In 1766, the Amirault, Belliveau, d'Entremont, Duon (now d'Eon) and Mius families left Salem, Massachusetts, in a boat they had built, on their way to Quebec. They stopped in Halifax, where they told the authorities that they were going to Quebec to be able to practice their Catholic Religion. They were told to choose any place they would want in Nova Scotia and that a priest would be sent to them shortly.

They turned around and headed for the Barrington region, where most of them had lived prior to the Expulsion. But seeing that the land which they had cultivated had already been taken by the English and that the winter months were approaching, they decided to spend winter, as well as they could, on the Sand Hills close to Barrington.

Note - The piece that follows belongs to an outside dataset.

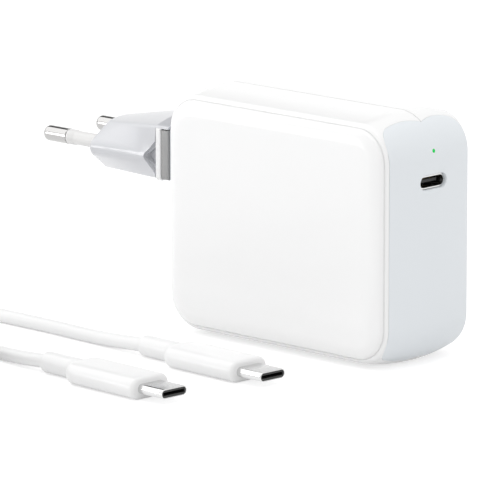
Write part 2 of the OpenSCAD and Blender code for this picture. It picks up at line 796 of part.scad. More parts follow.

In the Spring, 1767, they went to the place where was located the barony. But here again, they had been preceded by the English. The Belliveau families settled in East Pubnico, in the section that is still Acadian today.  The Muis families settled at the base of the Tousquet river, at Wedgeport.  A little higher, the Amirault families settled at Amirault's Hill, while the LeBlancs settled at Rocco Point (Sainte-Anne-du-Ruisseau).  The d'Entremonts had no other choice than to settle at the Pubnico peninsula, west of the harbor, which had not been occupied by the Acadians before the Expulsion. And thus Pubnico was settled for a second time by the Acadians in 1767.

Pubnico comprises three different sections. There are West Pubnico, whose people are almost all French speaking, Pubnico proper, better known as Pubnico Head, whose people are mostly all English speaking, and East Pubnico, the part where is believed to have been located the barony, being occupied by English speaking people, and the rest, up to the Shelburne county line, which is occupied mostly by French speaking people.

The first Acadians who came from the surrounding communities to settle in Pubnico were the Surettes. They were followed by the LeBlancs. Today, the surnames in Pubnico are very numerous, comprising a certain number of anglophones. But it is still the d'Entremont family which is the most numerous, followed by the Amirault and d'Eon families.

According to the census of 1981, there were in West Pubnico 1877 people; in Pubnico (Head) 173 people, and in East Pubnico 140 people in the anglophone section and 423 people in the francophone section.

The great majority of the people live from the fishing industry, which comprises especially lobster, scallops, herring and ground-fish, also haddock and cod. In West Pubnico, there are three fishing ports and in East Pubnico two. With regard to fish plants, there were at the beginning of the 1980's about half a dozen in West Pubnico and two in East Pubnico.

Upon entering the village of West Pubnico, the visitor will see within a kilometer a monument that was erected in 1951 to the memory of Philippe Mius d'Entremont. On it are also inscribed the names of those young men of West Pubnico who gave their lives during the two World Wars. About half a kilometer further down is the Museum. At another half a kilometer further are the millstones which were used before the Expulsion by the ancestors of the Pubnico people to grind their wheat. Then the visitor will find the Catholic church, with its high steeple, which was built between 1888 and 1891, the third erected in West Pubnico. Nearly three kilometers further, is the road which leads to the Old Cemetery, where was built in 1840 the second church and where was erected in 1981 a monument to commemorate the history of the premises. With regard to the first church ever built, it had been erected on the other side of the road, the corner stone having been placed in the summer of 1810. There are no more traces of it to be found. At the end of this road, the last house on the right hand side is the first one ever built with boards in Pubnico, dating back to 1799. It was erected for Benoni d'Entremont, one of the three d'Entremont brothers who were the co-founders of West Pubnico.

Pubnico is considered as being not only the oldest village which, in Acadia, is still occupied by the Acadians, but also as the oldest village in Canada which is still occupied by the descendants of its founder.